From a visual and timing perspective, this anime feels like a David Lynch film; dialogue-wise, it’s very much aligned with Quentin Tarantino. Odokawa and the rest of the cast basically talk about what’s on their mind, what their lives are like, and the usual small chit-chat about insignificant things. But there’s a foggy aura over every one of these characters, with a secret waiting to be revealed just around the corner. If one were to imagine the Vincent/Jules discussion about a royale with cheese shot in the style of Mulholland Drive, then you’d get the vibe of ODDTAXI.
It may sound like I am overreaching my comparisons, which I sometimes tend to do to get you to watch or play something. However, that isn’t the case with this anime. The story of Odokawa and the people who cross his path have left me feeling more emotions than most other shows have in the past. You’ll laugh when you watch Miho show her capoeira skills, cry when Kakihana is shoved into the bottom of society, and shriek when the guns start blazing. Most important of all, you’ll find yourself looking at these characters and see a reflection of your soul in them.
What makes the dialogue feel more real than most other anime is because of the way they created ODDTAXI. As the lines were recorded before animation production began, there’s a more natural presentation on how these characters are talking. In fact, some of it comes off as improv, which shouldn’t be a surprise given that there’s a handful of Japanese comedians in this cast. Every person has been placed in their roles in such a beautiful manner, from Hanae’s soft-yet-grumpy Odokawa and Iida’s kind-yet-sharp Miho to Yamaguchi’s sad & meek Kakihana and Hamada’s tough-as-nails Dobu.
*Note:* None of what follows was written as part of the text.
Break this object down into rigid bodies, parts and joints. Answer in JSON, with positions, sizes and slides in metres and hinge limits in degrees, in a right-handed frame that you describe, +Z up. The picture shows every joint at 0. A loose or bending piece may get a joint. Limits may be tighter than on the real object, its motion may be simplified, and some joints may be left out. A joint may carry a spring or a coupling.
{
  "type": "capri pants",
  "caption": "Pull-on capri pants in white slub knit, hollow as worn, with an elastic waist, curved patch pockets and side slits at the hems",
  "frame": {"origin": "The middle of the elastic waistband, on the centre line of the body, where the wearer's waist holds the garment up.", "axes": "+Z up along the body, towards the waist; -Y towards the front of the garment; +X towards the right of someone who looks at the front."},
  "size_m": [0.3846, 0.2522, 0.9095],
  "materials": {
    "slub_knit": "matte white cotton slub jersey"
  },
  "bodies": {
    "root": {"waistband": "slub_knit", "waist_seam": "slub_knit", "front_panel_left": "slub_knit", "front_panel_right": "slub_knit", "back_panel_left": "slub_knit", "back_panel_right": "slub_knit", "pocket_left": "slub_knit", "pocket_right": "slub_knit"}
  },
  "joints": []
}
Animation studio OLM (Pokémon, Yokai Watch) may seem like the least-likely company to help bring ODDTAXI to life. However, their knowhow of crafting cute animal character certainly helps with bringing a unique presentation to an otherwise dark story. Teaming up with new studio P.I.C.S., the show looks like a Saturday morning cartoon with an uncomfortable sense of awareness of the characters’ mortality. While not perfect, the movement of the characters and the world they roam about is certainly filled with loads of personality.
The trio of OMSB, DJ PUNPEE, and VaVa deliver a score that thrusts you into the world of ODDTAXI with ease. It sounds kooky, wild, and — in the right moments — soft and comforting. DJ PUNPEE teams with singer-songwriter Skirt to deliver the opening theme “Odd Taxi”, which is as smooth as a strawberry daiquiri served on a hot summer night. End theme “Sugarless Kiss” by Suzuko Mimori (who also voices Mystery Kiss frontwoman Rui) is a Perfume-meets-city pop jam that will have you dancing with a giant grin wherever you hear it.
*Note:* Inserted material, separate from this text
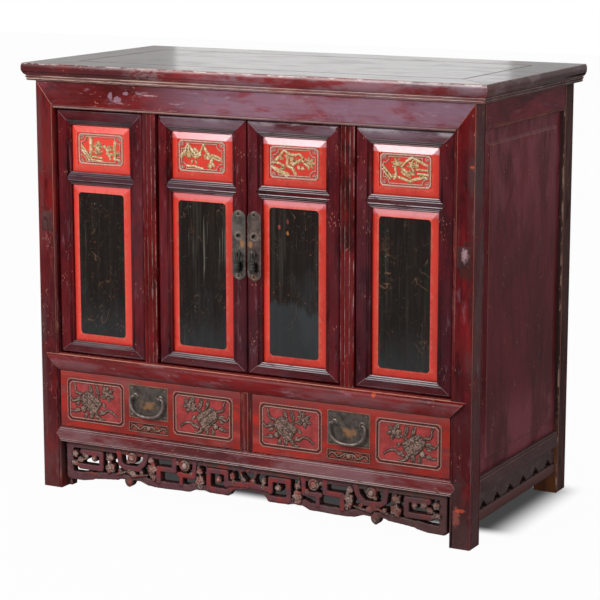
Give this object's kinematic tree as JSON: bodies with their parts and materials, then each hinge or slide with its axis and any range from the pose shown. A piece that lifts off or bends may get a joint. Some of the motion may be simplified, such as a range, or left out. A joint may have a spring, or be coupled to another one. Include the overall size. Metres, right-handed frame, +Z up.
{
  "type": "low wedding cabinet",
  "caption": "Low lacquered cupboard with a framed top, hinged doors between lift-out leaves, drawers with bail pulls and an openwork apron.",
  "frame": {"origin": "on the floor, under the middle of the cabinet's box", "axes": "+X to the right seen from the front, +Y from front to back, +Z up"},
  "size_m": [1.14, 0.565, 0.985],
  "materials": {
    "burgundy_lacquer": "worn gloss lacquer",
    "maroon_lacquer": "satin lacquer",
    "vermilion_lacquer": "gloss lacquer",
    "rust_red_lacquer": "worn satin lacquer",
    "black_lacquer": "gloss lacquer",
    "gilded_carving": "worn gilding",
    "taupe_carving": "worn paint",
    "plain_softwood": "unfinished",
    "patch_wood": "worn",
    "aged_bronze": "dark patina"
  },
  "bodies": {
    "carcase": {"front_left_post": "burgundy_lacquer", "front_right_post": "burgundy_lacquer", "rear_left_post": "burgundy_lacquer", "rear_right_post": "burgundy_lacquer", "head_rail_front": "burgundy_lacquer", "head_rail_back": "burgundy_lacquer", "head_rails_side": "burgundy_lacquer", "sill_rail": "burgundy_lacquer", "sill_rail_back": "burgundy_lacquer", "bottom_rail_front": "burgundy_lacquer", "bottom_rail_back": "burgundy_lacquer", "bottom_rails_side": "burgundy_lacquer", "reeded_post_left": "burgundy_lacquer", "reeded_post_right": "burgundy_lacquer", "top_front_member": "burgundy_lacquer", "top_back_member": "burgundy_lacquer", "top_end_members": "burgundy_lacquer", "top_panel": "burgundy_lacquer", "drawer_divider": "burgundy_lacquer", "front_apron": "burgundy_lacquer", "side_aprons": "burgundy_lacquer", "left_leaf_frame": "burgundy_lacquer", "right_leaf_frame": "burgundy_lacquer", "side_panel_left": "maroon_lacquer", "side_panel_right": "maroon_lacquer", "left_leaf_carved_panel": "vermilion_lacquer", "left_leaf_lower_panel": "vermilion_lacquer", "right_leaf_carved_panel": "vermilion_lacquer", "right_leaf_lower_panel": "vermilion_lacquer", "back_boards": "plain_softwood", "top_battens": "plain_softwood", "cupboard_floor": "plain_softwood", "shelf": "plain_softwood", "shelf_bearers": "plain_softwood", "drawer_runners": "plain_softwood", "post_patches": "patch_wood"},
    "left_door": {"left_door_hinge_stile": "burgundy_lacquer", "left_door_frame": "burgundy_lacquer", "left_door_carved_panel": "vermilion_lacquer", "left_door_lower_panel": "vermilion_lacquer", "left_door_plate": "aged_bronze", "left_door_studs": "aged_bronze"},
    "left_pull": {"left_door_pull": "aged_bronze"},
    "left_drawer": {"left_drawer_front": "rust_red_lacquer", "left_drawer_box": "plain_softwood", "left_drawer_plate": "aged_bronze"},
    "left_bail": {"left_drawer_bail": "aged_bronze"},
    "right_door": {"right_door_hinge_stile": "burgundy_lacquer", "right_door_frame": "burgundy_lacquer", "right_door_carved_panel": "vermilion_lacquer", "right_door_lower_panel": "vermilion_lacquer", "right_door_plate": "aged_bronze", "right_door_studs": "aged_bronze"},
    "right_pull": {"right_door_pull": "aged_bronze"},
    "right_drawer": {"right_drawer_front": "rust_red_lacquer", "right_drawer_box": "plain_softwood", "right_drawer_plate": "aged_bronze"},
    "right_bail": {"right_drawer_bail": "aged_bronze"}
  },
  "joints": [
    {"name": "left_door_hinge", "type": "hinge", "parent": "carcase", "child": "left_door", "pos_m": [-0.21575, -0.2475, 0.6], "axis": [0, 0, -1], "range_deg": [0, 95]},
    {"name": "left_pull_swing", "type": "hinge", "parent": "left_door", "child": "left_pull", "pos_m": [-0.0192, -0.2699, 0.597], "axis": [-1, 0, 0], "range_deg": [0, 100]},
    {"name": "left_drawer_slide", "type": "slide", "parent": "carcase", "child": "left_drawer", "axis": [0, -1, 0], "range_m": [0, 0.3]},
    {"name": "left_bail_swing", "type": "hinge", "parent": "left_drawer", "child": "left_bail", "pos_m": [-0.253, -0.275, 0.243], "axis": [-1, 0, 0], "range_deg": [0, 90]},
    {"name": "right_door_hinge", "type": "hinge", "parent": "carcase", "child": "right_door", "pos_m": [0.21575, -0.2475, 0.6], "axis": [0, 0, 1], "range_deg": [0, 95]},
    {"name": "right_pull_swing", "type": "hinge", "parent": "right_door", "child": "right_pull", "pos_m": [0.0192, -0.2699, 0.597], "axis": [-1, 0, 0], "range_deg": [0, 100]},
    {"name": "right_drawer_slide", "type": "slide", "parent": "carcase", "child": "right_drawer", "axis": [0, -1, 0], "range_m": [0, 0.3]},
    {"name": "right_bail_swing", "type": "hinge", "parent": "right_drawer", "child": "right_bail", "pos_m": [0.253, -0.275, 0.243], "axis": [-1, 0, 0], "range_deg": [0, 90]}
  ]
}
With only a couple of episodes left, ODDTAXI is shaping up to be the anime that will be on everyone’s minds when the year comes to an end. All it needs to do is land that final jump, which seems more than likely to happen. There are still a few questions left to be answered, and if Konomoto and Kinoshita can yank their viewers off their chairs with one final twist, then we may just have a new series to place on a high pedestal.
So let me repeat what I said in this review’s beginning: Every single person on this giant orb we live on needs to watch ODDTAXI! That includes you!